助かった、そんな言葉と共に安堵にも似た気持ちが私の中を瞬時に駆け巡る。
もしもあと少しだけ言うタイミングが速かったら、私は当の本人にとんでもない事を聞かれてしまう嵌めになっていたことだろう。
下手をしたら一生ものの弱みを握られる事になっていたかもしれない。
それを考えると、先生が戻ってくる事で言いそびれたというのは満更悪い物でもなかった。
私はもう一度その場で短く溜息を吐き、何気ない様子を装いながら、自身もフェイトちゃんに習って先生へと「お疲れ様です」と言葉を掛けるのだった。

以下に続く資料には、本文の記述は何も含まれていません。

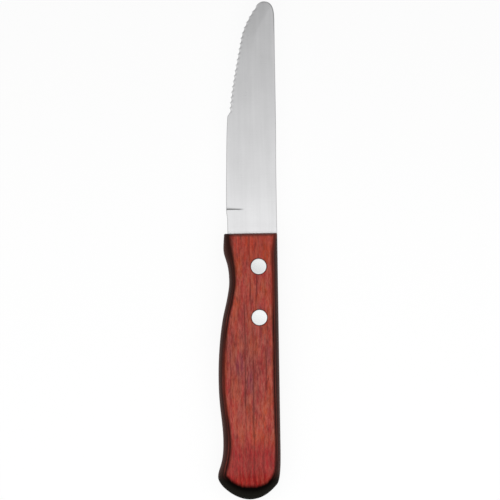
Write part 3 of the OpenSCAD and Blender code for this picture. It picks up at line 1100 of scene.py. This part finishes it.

「ふふっ、二人ともありがとう。ようやく抱えていた書類が纏まってね。たった今学校側にメールでデータを送り終えた所なのよ。まったく、自分がパソコン使えないからって養護教諭にシフト表作らせるんじゃないっての……あの禿ちゃぴん。っと、まあそんな事は置いといて……これから三人で御飯でも食べに行かない? 折角やる事やり終えたんですもの、喜びは見んなで分かち合うべきでしょ? 勿論、私の奢りで」

「えっ、いいんですか!?」

「あのっ……ドゥーエ。私も、いいの?」

「勿論よ。二人とも私の知らない合間に随分仲良くなったみたいだし、これからの事を考えたらもっとお互い色々な事を知り合うべきでしょう? だったら美味しい物食べながらの方が舌も回るってものよ。まぁ……私が美味しい物食べたいってだけなんだけどね」

最後の方に何処か本心が見え隠れしている彼女の言葉に私とフェイトちゃんは苦笑を漏らしながらも、顔を合わせてお互いに微笑んだ。
何と言うか、凄く嬉しかったのだ。
奢りで御飯が食べられる事でなく、三人一緒でって言う事が不思議なほどに。
それとも私の場合はフェイトちゃんと仲がよさそうと言われた事に対してそう想ってしまったのだろうか。
まあ、後者の方は今はまだよく分からないし、彼女の方が如何想っているかは分からないからなんとも言いがたかったのだけど……少なくとも悪い気分はしなかった。
何故とか、どうしてとかそう聞かれると答えようが無いんだけど……何だか私にはそう想う事が正解であるような気がしてならなかったのだ。
私の知らない何処かで彼女と私がそうであったのかも知れないという既知感のままに。
私達は似たように頷き合い、そして似たように同じ物を追いかけて歩み出す。
何が一番なのかという、その“答え”が微笑む方へと向かって……。